В качестве примера его близости с Кассилем со слов Иры расскажу такую историю. В конце 1949 года состоялся первый визит Мао Цзэдуна в СССР. В его честь был прием в ресторане гостиницы «Метрополь». От гостиницы рукой подать до квартиры Собиновых-Кассилей, которая была в Камергерском переулке.
В квартире Леонида Витальевича Собинова, где я поселился, женившись на дочке Льва Абрамовича, не было замков. Дело в том, что в квартире всегда кто-то был, и на ночь дверь запирали только на щеколду. Брат Кассиля Иосиф, прототип Оси в замечательной повести «Кондуит и Швамбрания», был арестован в 1937 году, а в 1938-м расстрелян. Лев Абрамович, как и многие в те годы, тоже держал наготове чемоданчик с вещами первой необходимости. И хотя был уже не 1937 год, опасность все еще не миновала.
И вот примерно в половине второго ночи раздается стук в дверь – конечно, просыпается вся квартира, все в панике и ужасе. Лев Абрамович говорит жене: «Светочка, лежи, я открою». Подходит к двери: «Кто там?» – «Лелик, это я, Сережа», – слышится в ответ. Шокированный Лев Абрамович открывает и видит: на пороге стоит поддатый Сергей Владимирович… «Сережа, ты что, обалдел, зачем ты нас так пугаешь?» – «Лелик, я тебя хочу спросить…»
Оказалось, что Михалков был приглашен в «Метрополь» на прием в честь Мао Цзэдуна. За центральным столом сидели Джугашвили и Мао, за другим – военачальники, а за третьим – творческая интеллигенция. И дядя Сережа потом рассказывал: «Подзывает меня Сталин и представляет Цзэдуну: „Это наш известный детский поэт“». И все. И Михалков, озадаченный такой честью, пришел ночью выговориться к Кассилю: «Как ты думаешь, почему он меня подозвал, потому что он так ко мне относится или потому что я самого большого роста?» Лев Абрамович говорит: «Сережа, иди домой, завтра поговорим…»

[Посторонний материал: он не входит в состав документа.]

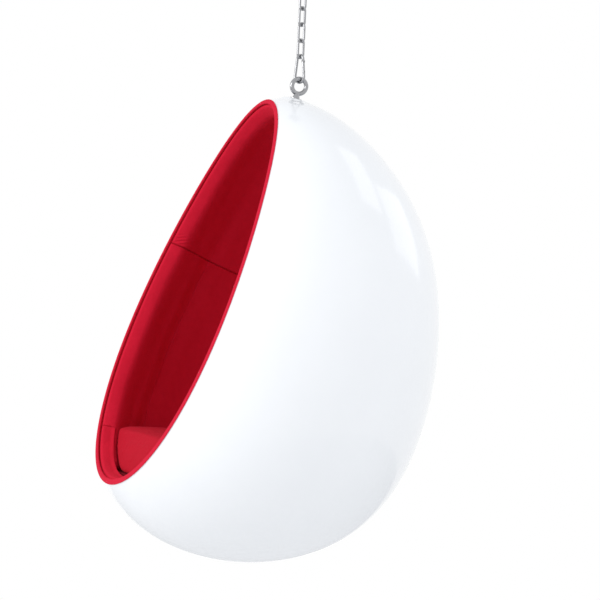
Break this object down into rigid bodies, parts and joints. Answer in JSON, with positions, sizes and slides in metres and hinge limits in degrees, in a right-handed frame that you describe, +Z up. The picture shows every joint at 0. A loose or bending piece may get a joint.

А однажды, я не помню с чего, у нас возник такой разговор. Дядя Сережа прочел мне несколько строчек из своего стихотворения: «Я лежу в траве, мечтаю, почему я не летаю…» А потом добавил: «Я-я-я п-понял, что с т-та-кими стихами д-далеко н-не уедешь. Я н-наступил на горло с-собственной песне». Хотя, на мой взгляд, это потрясающее начало стихотворения…
Он служил этой власти, потому что прекрасно понимал: а иначе как? Но бо́льшая часть его жизни все-таки проходила по другую сторону барьера. Это вообще очень трогательная история: дядя Сережа занимался своим творчеством, практически не выходя из дома.